Haidt parla, a tal proposito, di un “Grande Ricablaggio dell’infanzia” di questi ragazzi, che parte dalla fine dell’ “infanzia basata sul gioco” e approda sull’ascesa di un’ “infanzia basata sul telefono”, che sta causando una sorta di epidemia di malattie mentali e disturbi del comportamento: gli appartenenti alla Gen-Z sono giovani sempre più depressi, ansiosi e diffidenti.

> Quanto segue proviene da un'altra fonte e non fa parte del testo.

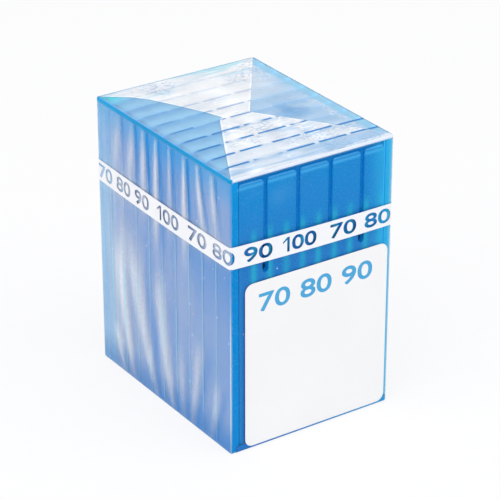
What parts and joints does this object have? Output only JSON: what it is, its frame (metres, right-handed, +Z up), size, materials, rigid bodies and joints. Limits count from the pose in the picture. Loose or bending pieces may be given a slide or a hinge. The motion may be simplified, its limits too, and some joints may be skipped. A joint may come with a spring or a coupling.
{
  "type": "pack of sewing machine needles",
  "caption": "Film-wrapped block of slim translucent blue cassettes holding steel sewing machine needles, with a white band and a paper label.",
  "frame": {"origin": "middle of the pack's underside", "axes": "+Z up along the cassettes' height, -Y out of the labelled face, +X across the cassettes' width"},
  "size_m": [0.044, 0.0558, 0.068],
  "materials": {
    "film": "clear shrink film, folded, glossy with fine wrinkles",
    "band": "white printed strip with plain numbers and bars left clear",
    "label_paper": "matt white self-adhesive label",
    "tray_plastic": "translucent blue moulded polystyrene",
    "cover_plastic": "translucent blue moulded polystyrene, finely frosted",
    "needle_steel": "polished nickel-plated steel"
  },
  "bodies": {
    "root": {"film_wrap": "film", "printed_band": "band", "label": "label_paper", "tray_1": "tray_plastic", "tray_2": "tray_plastic", "tray_3": "tray_plastic", "tray_4": "tray_plastic", "tray_5": "tray_plastic", "tray_6": "tray_plastic", "tray_7": "tray_plastic", "tray_8": "tray_plastic", "tray_9": "tray_plastic", "tray_10": "tray_plastic", "cover_1": "cover_plastic", "cover_2": "cover_plastic", "cover_3": "cover_plastic", "cover_4": "cover_plastic", "cover_5": "cover_plastic", "cover_6": "cover_plastic", "cover_7": "cover_plastic", "cover_8": "cover_plastic", "cover_9": "cover_plastic", "cover_10": "cover_plastic", "needles_1": "needle_steel", "needles_2": "needle_steel", "needles_3": "needle_steel", "needles_4": "needle_steel", "needles_5": "needle_steel", "needles_6": "needle_steel", "needles_7": "needle_steel", "needles_8": "needle_steel", "needles_9": "needle_steel", "needles_10": "needle_steel"}
  },
  "joints": []
}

Non riescono a dormire, né a stringere amicizie o a confrontarsi con la realtà, hanno maggiori pensieri di autolesionismo e possibilità di portare a termine idee di suicidio.

Non è, forse, un caso se i tassi di disturbi mentali tra gli adolescenti sono aumentati drammaticamente in molti paesi occidentali tra il 2010 e il 2015 (gli anni del passaggio dal telefono allo smartphone con connessione a internet e ai social network) e se dal 2010 al 2024 è stato registrato il 145% in più di casi di depressione tra le ragazze e 161% in più tra i ragazzi, mentre sono cresciuti esponenzialmente anche i casi di disturbi mentali legati all’ansia.

Cosa fare per provare a invertire la rotta e frenare l’andamento del pericoloso fenomeno?

Lo psicologo suggerisce 4 regole che, condivise dalla comunità, potrebbero portare in soli 2 anni al miglioramento sostanziale della salute mentale dei giovani: la prima è vietare l’uso degli smartphone prima del liceo, consentendo l’accesso solo a telefoni base senza funzionalità web; la seconda è vietare i social media prima dei 16 anni; la terza riguarda le scuole: tutte, dalle elementari alle superiori, dovrebbero vietare l’utilizzo del telefono, consentendo agli studenti di conservare i propri dispositivi negli armadietti; l’ultima è dare priorità al gioco nel mondo reale senza alcuna supervisione genitoriale, al fine di consentire ai ragazzi di sviluppare autonomia, indipendenza e senso di responsabilità.

«I bambini hanno bisogno di gioco e di indipendenza se vogliono diventare adulti sani, felici e indipendenti», spiega Haidt.